Bezalel Is My Homeboy

I received a comment asking how my thoughts from my post On Art & God relate to the craftsmen who were endowed in a special way for the construction of the tabernacle.

Exodus 36-39 gives us four chapters of detailed information of what Bezalel and Oholiab did in accordance with all that the Lord commanded them through Moses. While it is true that the frames of the tabernacle are covered in gold and fine tapestries drape over the rods, we must not forget that God also inspired the very dimensions of the tabernacle (Ex 25-27).

In other words, we should not isolate the artists and craftsmen for the tabernacle as though they are the only ones anointed by God’s Spirit to portray the grandeur of God.

This is the rhetoric I so often hear. “God has purposed art to portray his beauty in a special way so that it touches the soul in ways that words cannot.” Surely art does impact us in different ways than syntax and grammar do. Different does not mean preeminent, however.

The beautiful tabernacle is beautiful both in its magnificence of construction as well as its gold-covered rods. Both the construction worker and the artist are needed to scribble the glory of God on earth. By being captivated by light and color, have we failed to plumb the depths of what makes art good?
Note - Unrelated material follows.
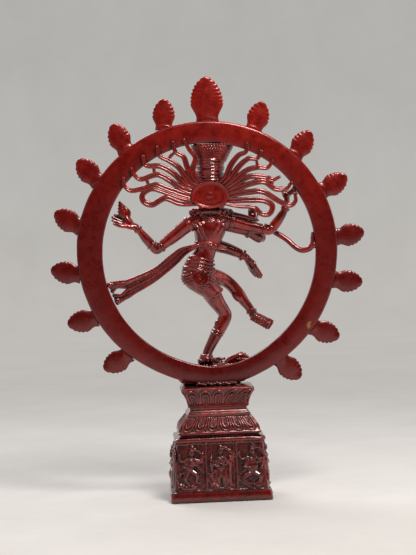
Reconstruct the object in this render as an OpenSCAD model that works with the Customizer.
// Dancing figure in a ring of flames, on a two-tier lotus pedestal.
// Cast pieces, brazed, riveted and bolted together. The figure faces -Y and its left hand is on +X.

/* [Pedestal] */
// Where the pedestal's middle stands, left of the ring's middle
pedestal_x = -4; // [-5:0.5:-3]
// Width of the plinth
plinth_w = 101; // [98:1:104]
// Depth of the plinth
plinth_d = 68; // [66:1:70]
// Height of the plinth
plinth_h = 11; // [9:1:12]
// Width of the carved block at its foot
block_w = 97; // [95:1:97]
// Depth of the carved block at its foot
block_d = 64; // [62:1:65]
// How much narrower the block is at its top
block_taper = 7; // [4:1:9]
// Height of the top of the cornice
cornice_z = 64; // [63:0.5:65]
// Wall of the hollow lower tier
wall = 4; // [3:0.5:5]
// Height of the top of the lotus tier
lotus_z = 111.5; // [111:0.5:112]
// Width of the slab on top of the lotus tier
slab_w = 71; // [69:1:73]
// Depth of the slab on top of the lotus tier
slab_d = 50; // [48:1:52]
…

In other words, I can walk around an art gallery and appreciate the art, but without an interpreter as to who the artist was or what the artist intended, I will not be able to embrace the true meaning of what sits on the canvas.
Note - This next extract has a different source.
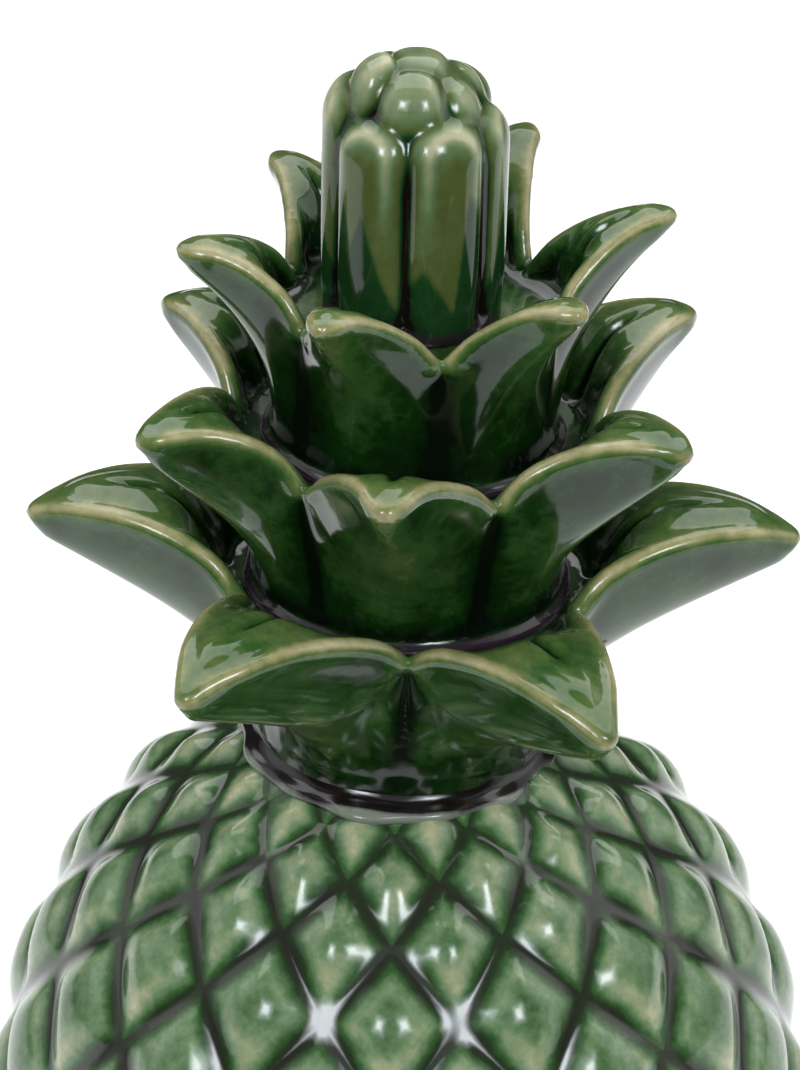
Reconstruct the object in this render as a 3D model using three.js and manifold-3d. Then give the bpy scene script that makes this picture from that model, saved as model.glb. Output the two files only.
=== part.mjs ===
// Pineapple ornament in green glazed earthenware, standing on its foot ring.
// Millimetres and degrees, +Z up, front towards -Y, origin at the centre of the foot ring on the table.
import * as THREE from "three";
import Module from "manifold-3d";
import { mergeVertices } from "three/addons/utils/BufferGeometryUtils.js";

// Joints between the clay pieces
const jointGap = 0.3;
const spigotLength = 12;
const socketLedge = 3;
const roundSteps = 30;

// Fruit body, an ovoid covered with a diamond lattice
const bodyRadius = 88.9;
const bodyWall = 6.5;
const footRadius = 40.6;
const footHoleRadius = 26;
const footThickness = 8;
const baseHeight = 50;
const seamHeight = 208;
const seamRadius = 29.9;

// Lattice of diamonds, laid out by two families of spiral grooves
const diamondsRound = 15;
const diamondSlenderness = 1.275;
const latticeTurn = -1.76;
const firstRowDrop = 3.75;
const grooveDepth = 1.3;
const pillowHeight = 1.7;
const pillowShoulder = 0.6;
const pillowInset = 0.36;

// Foot of the crown, which leans a little to the right
const crownLean = 2.3;
const crownSpigotRadius = 21.4;
const seatDrop = 2.4;
const footBandHeight = 5;
const lutingWidth = 2.8;
const lutingHeight = 2.6;

// Tiers of leaves, lowest first. The foot of a tier is set in from the valleys between the leaves
// below, or from the seam. Flare leads out from there to its own valleys, and reach to its tips.
// Each leaf is a fleshy body over its keel, between two rims. Keel and rims are curves, steered
// near their start and their end by [outward, upward] pulls. The top is dished near the wall and
// domed further out. Sinks lower single tips, sways move them sideways, stretches
// move them outwards, and slumps flatten a rim
const leavesPerTier = 6;
const floorDrop = 1.5;
const tipDepth = 3.5;
const tipSetback = 2.5;
const lipRise = 2.4;
const midribDepth = 2;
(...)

Show me a picture of red and black swirls. I can appreciate the interplay between the colors and my senses can be tickled. But when you tell me that the artist was trying to depict the violence on Calvary, the deep despair and dark night of the soul my soul is captured.

Comments 2

  1. While I don’t quite agree with your suggestion that we need an interpreter to explain to us what an artist “intended,” I’m very pleased to hear someone speaking out against the glorification of art.

    Several Christian thinkers (Calvin Seerveld and Hans Rookmaaker specifically) have suggest that the Romantic movement of the 1800s, with its emphasis on the artist as a genius, directly contributed to the idea that “art” is somehow transcendent–that it teaches things that are beyond propositional truths. The Romantic view of art is, I believe, dangerous, and seems to have been co-opted by those in the emergent church who have already rejected (to some extent at least) the idea that the Word of God speaks propositionally. Anywho, great post.

    -alan

  2. Why don’t you think there is the need for an interpreter? I am not using the word technically. What I mean is that there needs to be some kind of pre-text for when we come to a work of art – a title, the artist’s name, a grouping with art of similar persuasions, etc.

    How would you say we can understand the artist’s original intent unless there is an interpretation?